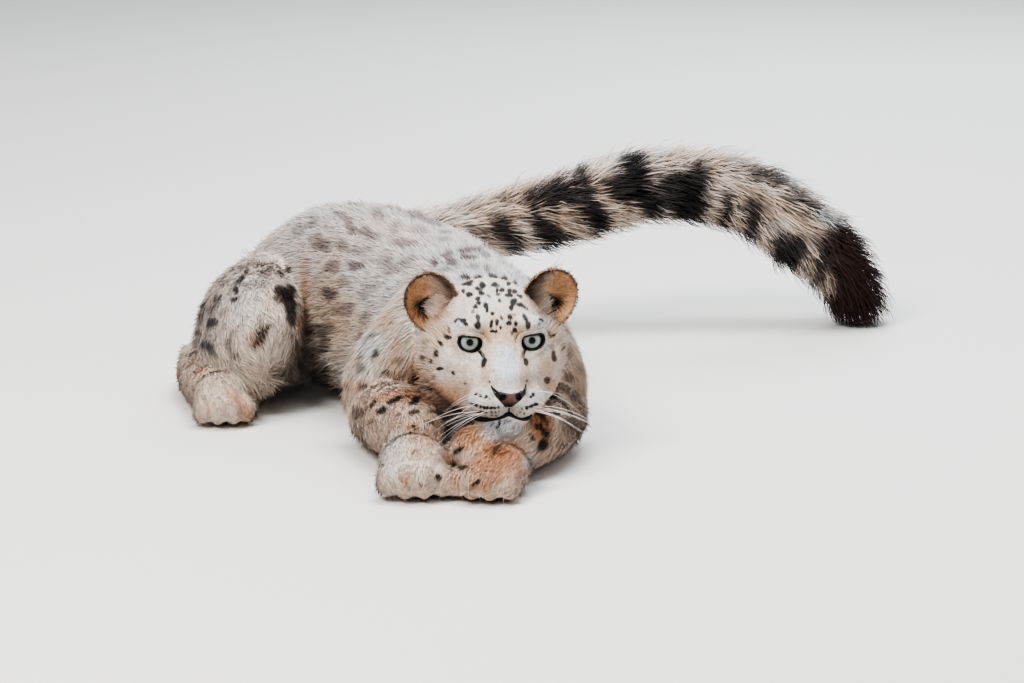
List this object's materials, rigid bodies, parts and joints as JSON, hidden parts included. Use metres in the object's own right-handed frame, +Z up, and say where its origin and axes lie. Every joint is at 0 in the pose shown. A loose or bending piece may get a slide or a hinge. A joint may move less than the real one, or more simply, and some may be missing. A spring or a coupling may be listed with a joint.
{
  "type": "snow leopard",
  "caption": "Life-size still model of a snow leopard that lies flat with its chin on its forepaws, hind legs tucked and long bushy tail in an arch to its left.",
  "frame": {"origin": "on the floor under the middle of the whole animal's box", "axes": "+Z up, -Y the way the animal faces, +X its left, where the tail reaches"},
  "size_m": [0.9226, 1.1622, 0.2401],
  "materials": {
    "fur": "soft pale grey to cream coat with grey-brown rosettes",
    "paw_fur": "short cream coat with a tan tint",
    "ear_fur": "short tan coat with a dark edge",
    "tail_fur": "long bushy coat with dark blotches and rings",
    "eye": "glossy pale green-grey eye with a round dark pupil",
    "nose": "moist pebbled pinkish-brown nose with dark wings",
    "whisker": "stiff white whiskers"
  },
  "bodies": {
    "root": {"torso": "fur", "neck": "fur", "eye_right": "eye", "eye_left": "eye", "head": "fur", "ear_right": "ear_fur", "ear_left": "ear_fur", "forepaw_right": "paw_fur", "forearm_right": "fur", "upper_arm_right": "fur", "hindpaw_right": "paw_fur", "hind_foot_right": "paw_fur", "thigh_right": "fur", "shank_right": "fur", "forepaw_left": "paw_fur", "forearm_left": "fur", "upper_arm_left": "fur", "hindpaw_left": "paw_fur", "hind_foot_left": "paw_fur", "thigh_left": "fur", "shank_left": "fur", "tail_1": "tail_fur", "tail_2": "tail_fur", "tail_3": "tail_fur", "tail_4": "tail_fur", "tail_5": "tail_fur"}
  },
  "joints": []
}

> _Short problem_:
Quote the whole listing above, leaving nothing out.

> _Complete output_:
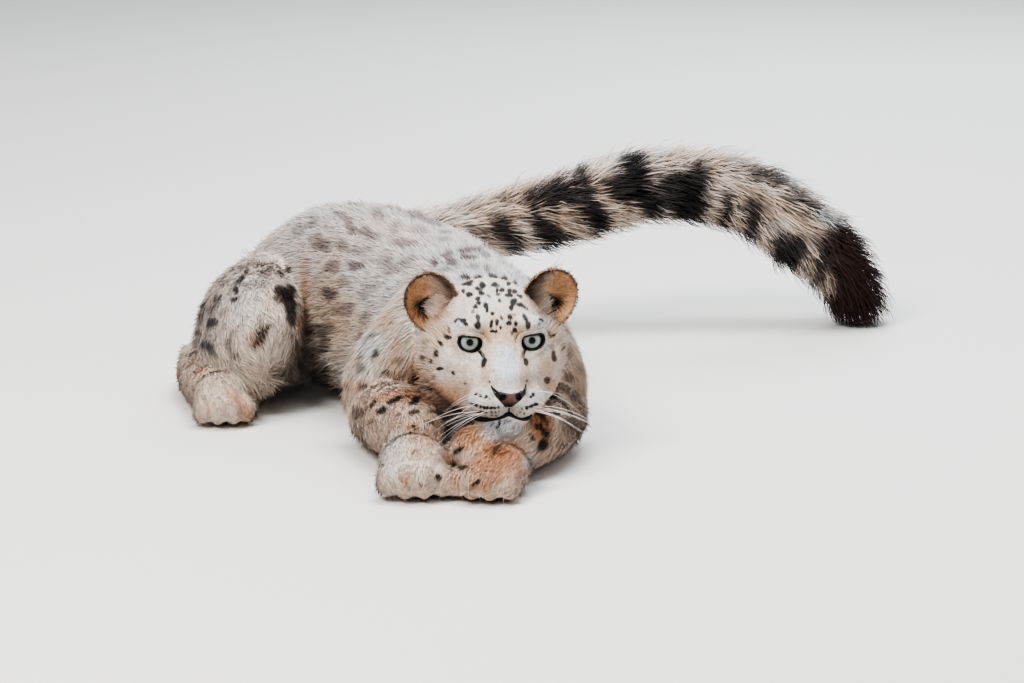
List this object's materials, rigid bodies, parts and joints as JSON, hidden parts included. Use metres in the object's own right-handed frame, +Z up, and say where its origin and axes lie. Every joint is at 0 in the pose shown. A loose or bending piece may get a slide or a hinge. A joint may move less than the real one, or more simply, and some may be missing. A spring or a coupling may be listed with a joint.
{
  "type": "snow leopard",
  "caption": "Life-size still model of a snow leopard that lies flat with its chin on its forepaws, hind legs tucked and long bushy tail in an arch to its left.",
  "frame": {"origin": "on the floor under the middle of the whole animal's box", "axes": "+Z up, -Y the way the animal faces, +X its left, where the tail reaches"},
  "size_m": [0.9226, 1.1622, 0.2401],
  "materials": {
    "fur": "soft pale grey to cream coat with grey-brown rosettes",
    "paw_fur": "short cream coat with a tan tint",
    "ear_fur": "short tan coat with a dark edge",
    "tail_fur": "long bushy coat with dark blotches and rings",
    "eye": "glossy pale green-grey eye with a round dark pupil",
    "nose": "moist pebbled pinkish-brown nose with dark wings",
    "whisker": "stiff white whiskers"
  },
  "bodies": {
    "root": {"torso": "fur", "neck": "fur", "eye_right": "eye", "eye_left": "eye", "head": "fur", "ear_right": "ear_fur", "ear_left": "ear_fur", "forepaw_right": "paw_fur", "forearm_right": "fur", "upper_arm_right": "fur", "hindpaw_right": "paw_fur", "hind_foot_right": "paw_fur", "thigh_right": "fur", "shank_right": "fur", "forepaw_left": "paw_fur", "forearm_left": "fur", "upper_arm_left": "fur", "hindpaw_left": "paw_fur", "hind_foot_left": "paw_fur", "thigh_left": "fur", "shank_left": "fur", "tail_1": "tail_fur", "tail_2": "tail_fur", "tail_3": "tail_fur", "tail_4": "tail_fur", "tail_5": "tail_fur"}
  },
  "joints": []
}